Dataset content:
------------

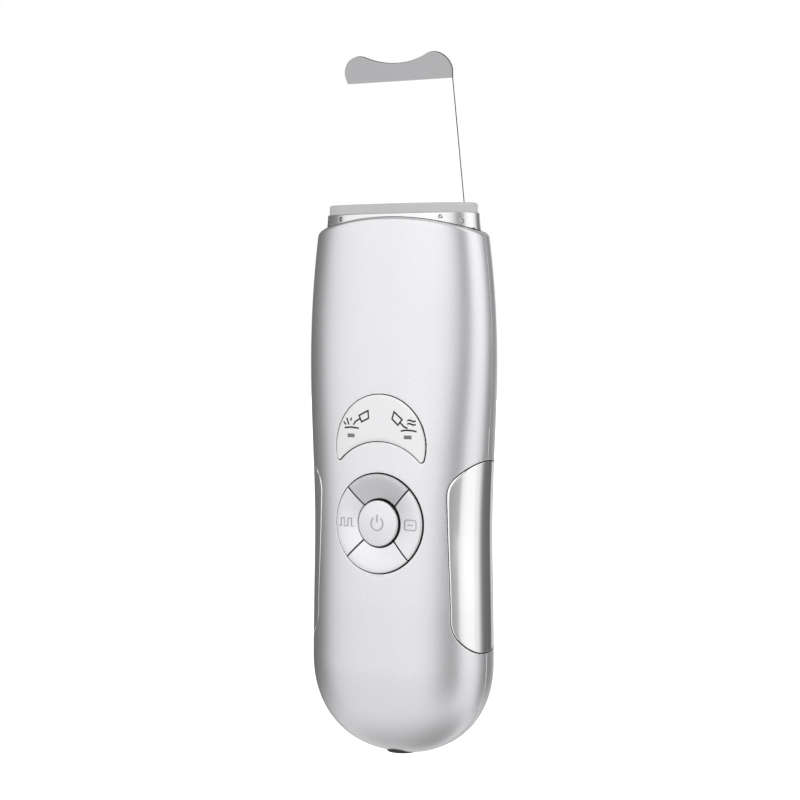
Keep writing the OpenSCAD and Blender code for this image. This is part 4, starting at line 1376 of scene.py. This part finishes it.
def studio_world():
    world = bpy.data.worlds.new("studio")
    bpy.context.scene.world = world
    world.use_nodes = True
    nodes = Nodes(world.node_tree)
    nodes.tree.nodes.clear()

    def follow(value, knots, low, high):
        """Value of a smooth curve through (position, level) knots."""
        curve = nodes.add("FloatCurve", Value=nodes.map(value, low, high))
        curve.mapping.use_clip = False
        points = curve.mapping.curves[0].points
        while len(points) < len(knots):
            points.new(0.5, 0.5)
        for point, (at, level) in zip(points, knots):
            point.location = ((at - low) / (high - low), level / 2)
            point.handle_type = "AUTO_CLAMPED"
        curve.mapping.update()
        return nodes.math("MULTIPLY", curve.outputs[0], 2.0)

    def step(value, *limits):
        return nodes.map(value, *limits, smooth=True)

    x, y, z = nodes.add("SeparateXYZ", nodes.add("TexCoord").outputs["Generated"]).outputs
    azimuth = nodes.math("ARCTAN2", x, nodes.math("MULTIPLY", y, -1.0))
    degrees = nodes.math("MULTIPLY", azimuth, 180 / math.pi)
    lean = nodes.math("MULTIPLY", step(z, -0.085, 0.01, CARD_LEAN, 0.0), step(degrees, -30, 0))
    spread = nodes.math("MULTIPLY", step(z, -0.092, -0.076, -CARD_SPREAD, 0.0), step(degrees, 28, 48))
    ahead = nodes.math("MINIMUM", nodes.math("ADD", degrees, nodes.math("ADD", lean, spread)), 180.0)
    level = follow(ahead, STUDIO, -180, 180)
    # low down, the floor's even light takes over
    level = nodes.math("MULTIPLY_ADD", level, step(z, -0.8, -0.2), step(z, -0.8, -0.2, BELOW, 0.0))
    level = nodes.math("MULTIPLY", level, follow(z, HEIGHT, -1, 1))
    lit = nodes.add("Background", (1.0, 1.0, 1.005, 1), level)
    plain = nodes.add("Background", (1, 1, 1, 1), 1.0)
    seen = nodes.add("LightPath").outputs["Is Camera Ray"]
    both = nodes.add("MixShader", seen, lit.outputs[0], plain.outputs[0])
    nodes.add("OutputWorld", both.outputs[0])


def studio_floor():
    """Plain pale floor under the object, seen by the camera only."""
    corners = [(x, y, FLOOR_Z) for x, y in rectangle(FLOOR_HALF, -FLOOR_HALF, FLOOR_HALF)]
    floor = add_object("floor", corners, [[0, 1, 2, 3]])
    nodes = Material("floor_white")
    nodes.set(Base_Color=(0.9, 0.9, 0.9, 1), Roughness=0.9)
    nodes.set(Emission_Color=(1, 1, 1, 1), Emission_Strength=0.75)
    floor.data.materials.append(nodes.material)
    floor.visible_glossy = False
    floor.visible_diffuse = False


def studio_camera():
    data = bpy.data.cameras.new("camera")
    data.lens = CAMERA_LENS
    data.sensor_width = 36
    data.clip_start = 0.01
    data.clip_end = 20
    camera = link("camera", data)
    right = Vector((math.cos(VIEW_AZIMUTH), math.sin(VIEW_AZIMUTH), 0))
    position = Vector((math.sin(VIEW_AZIMUTH), -math.cos(VIEW_AZIMUTH), 0)) * CAMERA_DISTANCE
    position.z = CAMERA_HEIGHT
    target = -right * AXIS_OFFSET + Vector((0, 0, AIM_HEIGHT))
    camera.location = position * MM
    camera.rotation_euler = (target - position).to_track_quat("-Z", "Y").to_euler()
    bpy.context.scene.camera = camera


# ---- the object

housing("front_housing", -1)
housing("rear_housing", 1)
window()
mode_windows()
mode_icons()
for quarter, key in enumerate(("pad_key", "upper_key", "pulse_key", "lower_key")):
    segment(key, 90 * quarter)
centre_key()
key_symbols()
side_plate("right", 1)
side_plate("left", -1)
neck_collar()
blade_seal()
blade()
screw_plugs()
charging_socket()
charging_pin()
paint_everything()
studio_world()
studio_floor()
studio_camera()
bpy.context.scene.view_settings.view_transform = "Standard"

------------

From the first line of the data through the line with "nodes.tree.nodes.clear()", quote each line exactly and add nothing else.

Task response:
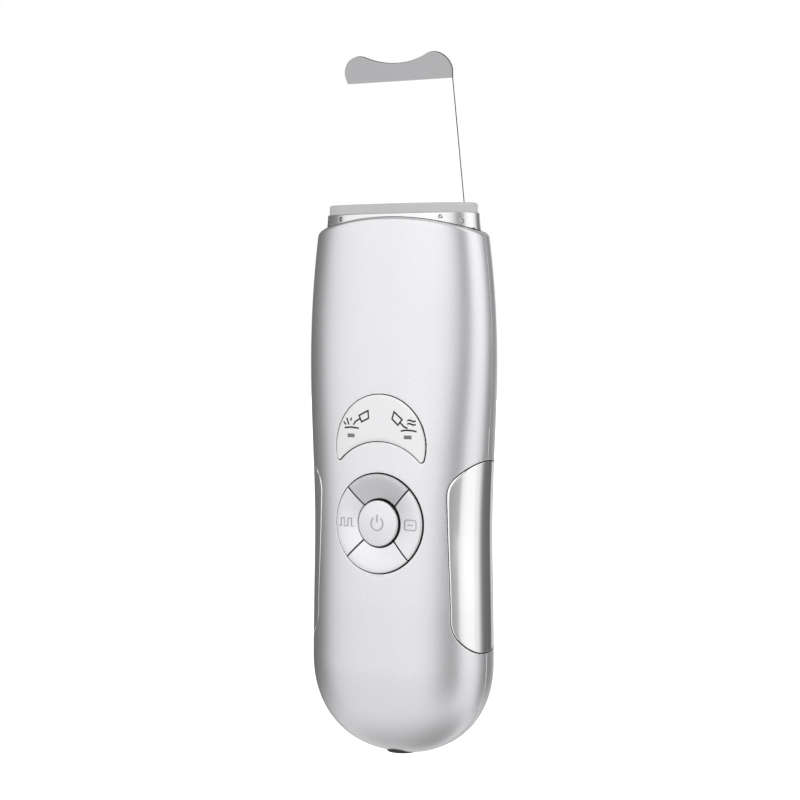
Keep writing the OpenSCAD and Blender code for this image. This is part 4, starting at line 1376 of scene.py. This part finishes it.
def studio_world():
    world = bpy.data.worlds.new("studio")
    bpy.context.scene.world = world
    world.use_nodes = True
    nodes = Nodes(world.node_tree)
    nodes.tree.nodes.clear()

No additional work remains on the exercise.